Monday, October 8, 2018

Nate Hood declares I AM CUBA (1964) NYFF 2018

Envisioned as an international collaboration between the USSR and Fidel Castro's nascent Communist Cuban state, Mikhail Kalatozov's I AM CUBA was a spare-no-expense tetraptych of Batista-era Cuba which to this day has the power to stun and amaze audiences inured by decades of computer-generated effects and digital camerawork.

Co-written by Russian poet Yevgeny Yevtushenko and Cuban novelist Enrique Pineda Barnet, the film alternates Party-line didacticism and Latin sensualism in a kaleidoscopic whirl of propagandist aggrandizement and achingly gorgeous humanism that somehow never feels out of step. Each of the four segments charts the gradual radicalization of the Cuban proletariat, beginning with the heartbreaking story of a helpless bar prostitute cruelly humiliated by an American tourist and ending with the radicalization of a peasant farmer who joins Castro's guerrillas after Batista's soldiers kill his son. Kalatozov brings a different hallucinatory fervor to each section, most famously in an early unbroken tracking shot of bourgeois revelers at an American casino where the camera moves up and down the sides of buildings, beneath the feet of musicians and above the heads of businessmen, and finally down into and back up out of a pool full of swimmers. (Achieved using a pulley system, a rudimentary proto-Steadicam set-up, and military-grade periscope cleaner on the camera lens, this sequence directly inspired a similar poolside segment in Paul Thomas Anderson's BOOGIE NIGHTS.)

The middle two sections demonstrate a hypnotic use of sound that predicts Glauber Rocha's Cinema Novo treatises to illustrate the interior minds of their protagonists, from the clanging machete chops in a sugarcane field underscoring the growing frenzy of an elderly farmer who loses his land to a foreign fruit conglomerate in the second to a mournful guitar ballad reflecting the psychological guilt of a cowardly college student tasked with assassinating a corrupt police chief in the third.

Like the very best of Communist propaganda, it never loses sight of the central human element, seeing the Cuban people as wounded yet resilient in the face of unspeakable imperialist (specifically American) exploitation.
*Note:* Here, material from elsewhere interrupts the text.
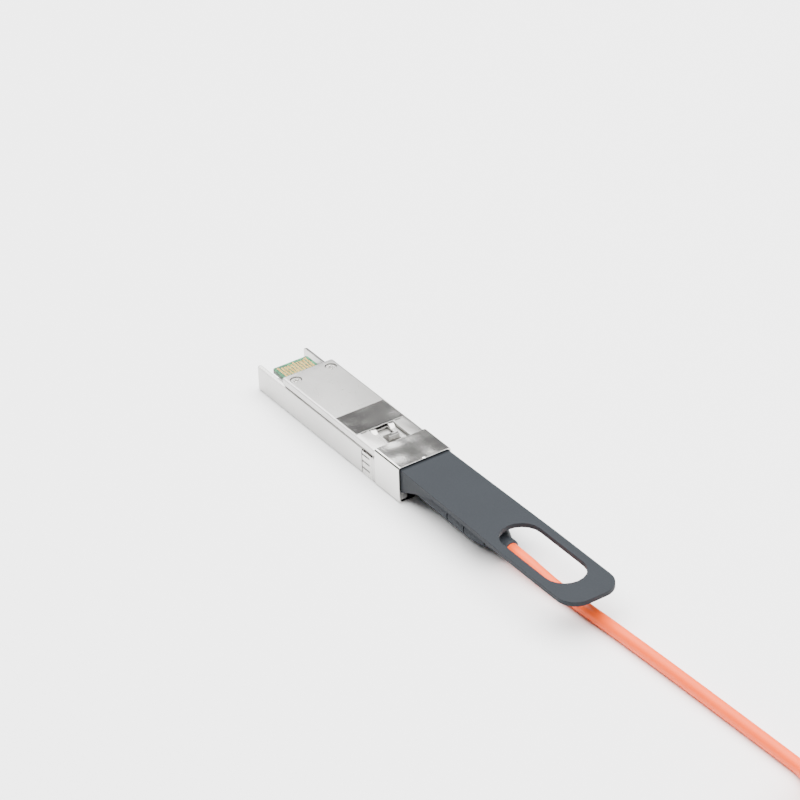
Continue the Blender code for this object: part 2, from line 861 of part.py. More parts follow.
def release_slide(prefix, slider):
    """The stamped slide: a tongue in the tab, two tines beside the latch boss, an ear on each spring."""
    half_nose = SLIDE_NOSE_WIDTH / 2
    half_tines = ACTUATOR_CAVITY / 2 - SLIDING_GAP
    start = TAB_INSERT - SLIDE_TONGUE
    neck = BODY_FRONT - SLIDE_TRAVEL / 2
    reach = SPRING_X + SPRING_OUTER
    outline = [
        (-half_nose, start),
        (half_nose, start),
        (half_nose, neck - WALL),
        (half_tines, neck),
        (half_tines, EAR_START),
        (reach, EAR_START),
        (reach, EAR_END),
        (-reach, EAR_END),
        (-reach, EAR_START),
        (-half_tines, EAR_START),
        (-half_tines, neck),
        (-half_nose, neck - WALL),
    ]
    slide = prism(prefix + "release_slide", outline, SLIDE_BOTTOM, SLIDE_TOP, "Z", SPRING_STEEL, slider)
    window = block(
        "boss window",
        (-half_tines + TINE_WIDTH, half_tines - TINE_WIDTH),
        (BOSS_SHOULDER - GAP, BAR_START),
        (0, BODY_HEIGHT),
        None,
        slider,
        True,
    )
    cut(slide, window)
    ramp_end = BAR_START
    for side in (-1, 1):
        inner = half_tines - TINE_WIDTH
        ramp = prism(
            "tine ramp",
            [
                (ramp_end - RAMP_LENGTH, SLIDE_TOP - SLIDE_SHEET / 2),
                (ramp_end, SLIDE_TOP - SLIDE_SHEET / 2),
                (ramp_end, SLIDE_TOP + RAMP_HEIGHT),
                (ramp_end - RAMP_LENGTH / 3, SLIDE_TOP + RAMP_HEIGHT),
            ],
            *sorted((side * (inner + INSET), side * (half_tines - INSET))),
            "X",
            None,
            slider,
            True,
        )
        ear = block(
            "spring ear",
            sorted((side * (SPRING_X - SPRING_OUTER), side * (SPRING_X + SPRING_OUTER - INSET))),
            (EAR_START + INSET, EAR_END - INSET),
            (SPRING_POCKET_BOTTOM + SLIDING_GAP, SLIDE_TOP - SLIDE_SHEET / 2),
            None,
            slider,
            True,
        )
        fuse(slide, ramp, ear)
    return slide


def return_spring(prefix, side, end):
    name = prefix + ("return_spring_left" if side < 0 else "return_spring_right")
    per_turn = 9
    count = SPRING_TURNS * per_turn
    rise = SPRING_LENGTH - 2 * SPRING_WIRE
    points = []
    for i in range(count + 1):
        angle = side * 2 * math.pi * i / per_turn
        y = SPRING_START + SPRING_WIRE + rise * i / count
        x = side * SPRING_X + SPRING_RADIUS * math.cos(angle)
        points.append((x, y, SPRING_Z + SPRING_RADIUS * math.sin(angle)))
    return wire(name, points, SPRING_WIRE, SPRING_STEEL, end, 1)


def slide_retainer(prefix, end):
    """The thin plate that keeps the slide and its springs in the cover."""
    half = BODY_WIDTH / 2 - WALL / 2 - SEAT_GAP
    return block(
        prefix + "slide_retainer",
        (-half, half),
        (BAR_START + GAP, CHANNEL_END + 2 * WALL - SEAT_GAP),
        (RETAINER_BOTTOM, RETAINER_TOP),
        NICKEL,
        end,
    )


# ---------------------------------------------------------------- cable entry


def ellipse(y, half_width, half_height, sides=24):
    """A ring round the boot's axis, which droops from the nose to its end."""
    turn = [2 * math.pi * i / sides for i in range(sides)]
    axis_z = BOOT_AXIS_Z - BOOT_DROOP * max(0.0, -y / BOOT_REACH)
    return [(half_width * math.cos(a), y, axis_z + half_height * math.sin(a)) for a in turn]


def boot_ring(y):
    """The boot's outline at a distance out of the nose: oval at the collar, and round at its end."""
    t = (y - BOOT_COLLAR) / (BOOT_REACH - BOOT_TIP - BOOT_COLLAR)
    full = 1 - min(1.0, max(0.0, t)) ** BOOT_TAPER
    half_width = BOOT_END_RADIUS + (BOOT_HALF_WIDTH - BOOT_END_RADIUS) * full
    return ellipse(-y, half_width, BOOT_END_RADIUS + (BOOT_HALF_HEIGHT - BOOT_END_RADIUS) * full)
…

What cosmic irony, then, that the film was coldly dismissed by Cuban audiences as an infantilizing stereotyping of their country and by Soviet critics as politically naive, dooming it to unseen obscurity for decades only to be rescued in the 1990s by American audiences. The recent 4K restoration by Milestone Film & Video is a revelation, nothing less than a singular, definitive cinematic experience.